→ RECORDED INFORMATION
** begin **
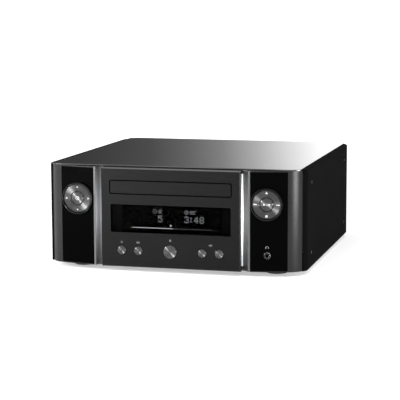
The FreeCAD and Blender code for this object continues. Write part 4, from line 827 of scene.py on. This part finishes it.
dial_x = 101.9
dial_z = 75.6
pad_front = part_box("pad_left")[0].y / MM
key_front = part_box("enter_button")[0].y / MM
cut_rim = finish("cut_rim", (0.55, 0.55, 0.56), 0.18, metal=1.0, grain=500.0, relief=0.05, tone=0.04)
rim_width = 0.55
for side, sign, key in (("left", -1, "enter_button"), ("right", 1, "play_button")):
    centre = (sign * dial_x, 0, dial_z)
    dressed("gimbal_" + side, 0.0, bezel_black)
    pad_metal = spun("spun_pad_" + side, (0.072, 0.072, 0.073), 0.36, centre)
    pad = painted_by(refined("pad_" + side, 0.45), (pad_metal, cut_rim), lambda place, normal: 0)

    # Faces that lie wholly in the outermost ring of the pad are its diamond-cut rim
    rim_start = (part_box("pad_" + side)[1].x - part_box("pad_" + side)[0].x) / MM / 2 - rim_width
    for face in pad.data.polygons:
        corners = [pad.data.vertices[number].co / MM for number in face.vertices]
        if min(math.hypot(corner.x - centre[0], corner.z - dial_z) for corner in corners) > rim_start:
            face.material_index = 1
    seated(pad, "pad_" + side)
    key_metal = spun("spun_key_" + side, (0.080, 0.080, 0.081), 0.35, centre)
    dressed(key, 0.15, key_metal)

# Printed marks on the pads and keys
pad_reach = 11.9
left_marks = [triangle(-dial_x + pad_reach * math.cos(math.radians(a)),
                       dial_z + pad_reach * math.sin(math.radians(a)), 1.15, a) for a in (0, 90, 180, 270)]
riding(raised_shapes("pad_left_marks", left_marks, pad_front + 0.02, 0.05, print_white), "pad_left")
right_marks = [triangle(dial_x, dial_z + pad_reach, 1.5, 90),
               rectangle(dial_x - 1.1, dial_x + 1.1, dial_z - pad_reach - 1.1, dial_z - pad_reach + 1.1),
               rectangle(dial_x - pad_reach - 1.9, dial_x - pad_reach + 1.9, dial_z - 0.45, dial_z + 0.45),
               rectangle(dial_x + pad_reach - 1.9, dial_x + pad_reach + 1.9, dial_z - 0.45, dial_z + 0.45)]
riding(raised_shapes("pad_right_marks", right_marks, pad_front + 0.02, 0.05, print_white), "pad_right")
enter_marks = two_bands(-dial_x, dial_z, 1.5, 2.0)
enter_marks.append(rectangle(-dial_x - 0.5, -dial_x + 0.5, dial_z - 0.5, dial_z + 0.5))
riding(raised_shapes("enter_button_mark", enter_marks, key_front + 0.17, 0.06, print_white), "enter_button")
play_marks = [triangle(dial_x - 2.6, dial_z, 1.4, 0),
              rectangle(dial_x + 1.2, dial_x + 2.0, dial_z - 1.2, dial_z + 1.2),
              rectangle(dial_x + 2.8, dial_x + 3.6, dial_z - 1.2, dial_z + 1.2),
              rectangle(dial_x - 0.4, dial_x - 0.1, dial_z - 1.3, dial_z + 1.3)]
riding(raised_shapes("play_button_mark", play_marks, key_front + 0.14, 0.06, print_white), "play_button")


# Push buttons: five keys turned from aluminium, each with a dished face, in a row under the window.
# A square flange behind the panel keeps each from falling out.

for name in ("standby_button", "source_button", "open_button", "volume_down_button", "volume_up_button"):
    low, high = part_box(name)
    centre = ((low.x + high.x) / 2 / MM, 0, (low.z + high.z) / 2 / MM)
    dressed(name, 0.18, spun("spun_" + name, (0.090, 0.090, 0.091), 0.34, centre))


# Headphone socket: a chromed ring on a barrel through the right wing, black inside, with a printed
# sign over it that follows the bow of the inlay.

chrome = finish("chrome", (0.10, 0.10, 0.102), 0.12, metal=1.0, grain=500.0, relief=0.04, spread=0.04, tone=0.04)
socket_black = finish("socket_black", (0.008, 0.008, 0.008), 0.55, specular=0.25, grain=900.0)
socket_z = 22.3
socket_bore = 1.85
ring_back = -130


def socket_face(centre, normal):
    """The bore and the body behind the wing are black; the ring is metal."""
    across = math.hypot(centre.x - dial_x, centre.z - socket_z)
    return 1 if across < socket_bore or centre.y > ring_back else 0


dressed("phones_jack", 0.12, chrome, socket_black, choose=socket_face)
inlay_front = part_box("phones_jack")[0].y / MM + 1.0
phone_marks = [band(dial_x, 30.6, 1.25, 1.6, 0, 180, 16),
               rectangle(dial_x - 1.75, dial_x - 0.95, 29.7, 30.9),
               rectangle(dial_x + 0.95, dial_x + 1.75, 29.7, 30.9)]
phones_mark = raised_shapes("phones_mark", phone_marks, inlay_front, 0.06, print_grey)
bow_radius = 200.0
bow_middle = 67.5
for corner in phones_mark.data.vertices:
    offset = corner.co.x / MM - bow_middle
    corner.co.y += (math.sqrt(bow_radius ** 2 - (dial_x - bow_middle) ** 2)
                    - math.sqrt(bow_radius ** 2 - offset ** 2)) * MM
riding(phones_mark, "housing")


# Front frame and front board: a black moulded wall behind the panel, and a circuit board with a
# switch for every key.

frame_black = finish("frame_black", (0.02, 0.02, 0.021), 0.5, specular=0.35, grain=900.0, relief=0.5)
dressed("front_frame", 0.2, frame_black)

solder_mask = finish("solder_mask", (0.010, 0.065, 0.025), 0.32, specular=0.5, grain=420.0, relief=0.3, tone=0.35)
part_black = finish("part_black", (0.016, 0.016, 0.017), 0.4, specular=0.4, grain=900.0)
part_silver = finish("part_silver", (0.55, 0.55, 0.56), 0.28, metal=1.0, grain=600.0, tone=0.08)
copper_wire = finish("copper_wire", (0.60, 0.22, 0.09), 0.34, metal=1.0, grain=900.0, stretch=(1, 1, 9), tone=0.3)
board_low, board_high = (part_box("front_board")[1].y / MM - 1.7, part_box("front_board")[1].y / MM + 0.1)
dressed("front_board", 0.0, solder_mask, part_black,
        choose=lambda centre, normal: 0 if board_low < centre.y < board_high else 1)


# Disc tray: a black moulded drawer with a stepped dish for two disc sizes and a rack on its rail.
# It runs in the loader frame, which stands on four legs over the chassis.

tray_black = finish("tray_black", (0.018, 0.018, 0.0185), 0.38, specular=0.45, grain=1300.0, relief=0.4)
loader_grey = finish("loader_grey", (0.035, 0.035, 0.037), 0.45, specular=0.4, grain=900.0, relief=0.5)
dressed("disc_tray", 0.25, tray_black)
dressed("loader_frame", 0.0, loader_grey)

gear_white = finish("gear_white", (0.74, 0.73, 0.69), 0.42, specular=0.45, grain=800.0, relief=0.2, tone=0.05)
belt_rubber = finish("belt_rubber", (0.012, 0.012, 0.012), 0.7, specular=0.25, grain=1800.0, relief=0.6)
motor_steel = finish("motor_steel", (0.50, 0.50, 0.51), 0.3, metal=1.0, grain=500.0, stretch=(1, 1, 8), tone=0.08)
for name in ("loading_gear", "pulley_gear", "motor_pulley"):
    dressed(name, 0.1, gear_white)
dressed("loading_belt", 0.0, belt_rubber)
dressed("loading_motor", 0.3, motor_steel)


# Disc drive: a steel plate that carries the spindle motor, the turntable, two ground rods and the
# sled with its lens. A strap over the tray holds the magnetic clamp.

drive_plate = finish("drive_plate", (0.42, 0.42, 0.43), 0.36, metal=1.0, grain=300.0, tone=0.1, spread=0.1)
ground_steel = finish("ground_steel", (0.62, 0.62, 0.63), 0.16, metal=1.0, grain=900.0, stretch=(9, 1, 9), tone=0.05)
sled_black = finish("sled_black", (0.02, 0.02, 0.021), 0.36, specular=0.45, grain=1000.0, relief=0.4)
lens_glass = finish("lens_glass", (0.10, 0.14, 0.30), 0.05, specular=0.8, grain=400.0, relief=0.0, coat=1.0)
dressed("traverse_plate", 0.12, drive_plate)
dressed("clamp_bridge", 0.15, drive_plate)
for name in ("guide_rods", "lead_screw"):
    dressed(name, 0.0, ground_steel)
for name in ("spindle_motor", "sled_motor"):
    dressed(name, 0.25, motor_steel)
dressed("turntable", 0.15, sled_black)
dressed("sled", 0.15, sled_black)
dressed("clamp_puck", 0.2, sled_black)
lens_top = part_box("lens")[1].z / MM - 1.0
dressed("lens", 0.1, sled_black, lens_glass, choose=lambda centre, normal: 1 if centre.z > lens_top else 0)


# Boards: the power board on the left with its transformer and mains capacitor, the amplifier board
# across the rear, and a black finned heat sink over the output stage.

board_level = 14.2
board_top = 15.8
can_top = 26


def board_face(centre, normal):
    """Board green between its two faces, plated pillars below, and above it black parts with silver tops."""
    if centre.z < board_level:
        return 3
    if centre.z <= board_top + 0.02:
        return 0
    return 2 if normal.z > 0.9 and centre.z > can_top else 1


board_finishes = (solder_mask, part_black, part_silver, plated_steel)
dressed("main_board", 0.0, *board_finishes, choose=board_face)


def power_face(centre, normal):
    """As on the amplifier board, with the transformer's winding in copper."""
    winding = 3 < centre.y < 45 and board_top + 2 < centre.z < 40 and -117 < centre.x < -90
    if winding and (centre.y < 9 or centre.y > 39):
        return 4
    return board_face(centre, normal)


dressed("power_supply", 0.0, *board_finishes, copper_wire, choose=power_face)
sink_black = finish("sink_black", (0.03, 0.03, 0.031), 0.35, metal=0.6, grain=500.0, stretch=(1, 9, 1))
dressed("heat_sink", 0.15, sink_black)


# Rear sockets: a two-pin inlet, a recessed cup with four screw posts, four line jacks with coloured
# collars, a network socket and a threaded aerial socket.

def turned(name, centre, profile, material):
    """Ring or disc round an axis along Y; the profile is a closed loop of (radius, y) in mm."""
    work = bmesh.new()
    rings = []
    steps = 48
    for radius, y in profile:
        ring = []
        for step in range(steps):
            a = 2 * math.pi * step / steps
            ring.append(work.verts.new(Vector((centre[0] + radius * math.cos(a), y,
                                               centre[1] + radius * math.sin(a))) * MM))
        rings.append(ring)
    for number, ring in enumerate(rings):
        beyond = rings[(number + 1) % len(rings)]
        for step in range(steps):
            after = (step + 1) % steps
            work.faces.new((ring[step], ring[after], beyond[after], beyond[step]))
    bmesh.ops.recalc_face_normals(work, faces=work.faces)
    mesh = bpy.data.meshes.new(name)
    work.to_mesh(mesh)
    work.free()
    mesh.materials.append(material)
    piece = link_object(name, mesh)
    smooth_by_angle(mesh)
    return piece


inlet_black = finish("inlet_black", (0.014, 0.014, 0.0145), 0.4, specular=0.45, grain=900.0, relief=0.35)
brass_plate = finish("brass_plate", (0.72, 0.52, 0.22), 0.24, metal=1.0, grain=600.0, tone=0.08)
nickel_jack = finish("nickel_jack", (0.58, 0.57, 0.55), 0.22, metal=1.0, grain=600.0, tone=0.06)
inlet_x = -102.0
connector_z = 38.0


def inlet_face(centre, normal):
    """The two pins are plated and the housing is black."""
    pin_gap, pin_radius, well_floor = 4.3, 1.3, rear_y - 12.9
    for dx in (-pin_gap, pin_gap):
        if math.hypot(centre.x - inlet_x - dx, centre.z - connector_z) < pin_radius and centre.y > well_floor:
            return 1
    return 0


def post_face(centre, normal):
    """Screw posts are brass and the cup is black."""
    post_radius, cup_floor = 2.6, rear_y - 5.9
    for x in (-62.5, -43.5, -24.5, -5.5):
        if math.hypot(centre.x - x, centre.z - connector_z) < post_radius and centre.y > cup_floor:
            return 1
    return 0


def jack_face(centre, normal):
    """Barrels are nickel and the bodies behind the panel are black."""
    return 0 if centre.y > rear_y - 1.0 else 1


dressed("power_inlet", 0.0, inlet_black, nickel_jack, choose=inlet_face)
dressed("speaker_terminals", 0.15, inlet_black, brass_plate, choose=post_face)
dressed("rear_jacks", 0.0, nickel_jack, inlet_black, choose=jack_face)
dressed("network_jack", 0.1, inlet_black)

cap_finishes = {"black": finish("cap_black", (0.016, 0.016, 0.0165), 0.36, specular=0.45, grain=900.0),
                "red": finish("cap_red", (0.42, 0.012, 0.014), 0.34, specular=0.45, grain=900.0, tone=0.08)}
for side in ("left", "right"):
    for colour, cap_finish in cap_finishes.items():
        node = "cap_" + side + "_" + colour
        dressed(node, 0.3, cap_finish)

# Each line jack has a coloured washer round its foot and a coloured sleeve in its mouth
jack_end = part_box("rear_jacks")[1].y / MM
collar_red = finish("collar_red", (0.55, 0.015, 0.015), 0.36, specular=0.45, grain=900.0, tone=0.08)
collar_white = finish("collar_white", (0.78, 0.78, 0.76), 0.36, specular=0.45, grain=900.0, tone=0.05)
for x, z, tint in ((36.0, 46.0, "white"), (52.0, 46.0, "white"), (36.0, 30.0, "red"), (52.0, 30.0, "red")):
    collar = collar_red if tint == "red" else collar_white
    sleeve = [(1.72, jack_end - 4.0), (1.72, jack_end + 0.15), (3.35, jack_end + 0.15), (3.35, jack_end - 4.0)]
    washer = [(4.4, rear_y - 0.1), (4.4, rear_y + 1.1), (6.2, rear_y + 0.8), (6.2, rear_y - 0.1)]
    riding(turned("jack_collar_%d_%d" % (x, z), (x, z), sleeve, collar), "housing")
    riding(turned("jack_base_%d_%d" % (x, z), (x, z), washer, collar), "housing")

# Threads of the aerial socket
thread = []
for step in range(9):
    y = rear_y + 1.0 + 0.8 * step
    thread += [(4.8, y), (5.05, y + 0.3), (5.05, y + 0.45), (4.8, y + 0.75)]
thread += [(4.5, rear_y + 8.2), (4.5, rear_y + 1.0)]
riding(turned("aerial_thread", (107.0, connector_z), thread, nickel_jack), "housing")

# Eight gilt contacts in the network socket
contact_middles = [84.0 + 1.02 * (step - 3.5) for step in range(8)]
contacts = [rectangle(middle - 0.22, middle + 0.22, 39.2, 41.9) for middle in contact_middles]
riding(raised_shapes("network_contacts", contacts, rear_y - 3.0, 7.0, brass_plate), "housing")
** end **
→ TASK INSTRUCTIONS
Copy, please, exactly the lines that start at the first line of the data and end at the line containing "place, normal: 0)", both kept and no others.

→ TASK OUTPUT
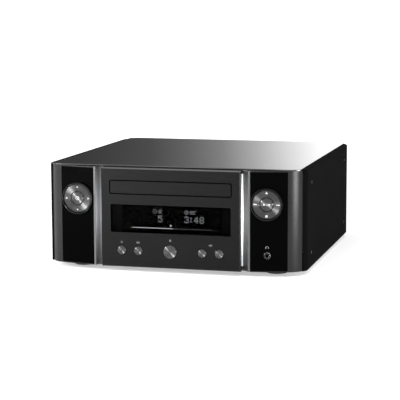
The FreeCAD and Blender code for this object continues. Write part 4, from line 827 of scene.py on. This part finishes it.
dial_x = 101.9
dial_z = 75.6
pad_front = part_box("pad_left")[0].y / MM
key_front = part_box("enter_button")[0].y / MM
cut_rim = finish("cut_rim", (0.55, 0.55, 0.56), 0.18, metal=1.0, grain=500.0, relief=0.05, tone=0.04)
rim_width = 0.55
for side, sign, key in (("left", -1, "enter_button"), ("right", 1, "play_button")):
    centre = (sign * dial_x, 0, dial_z)
    dressed("gimbal_" + side, 0.0, bezel_black)
    pad_metal = spun("spun_pad_" + side, (0.072, 0.072, 0.073), 0.36, centre)
    pad = painted_by(refined("pad_" + side, 0.45), (pad_metal, cut_rim), lambda place, normal: 0)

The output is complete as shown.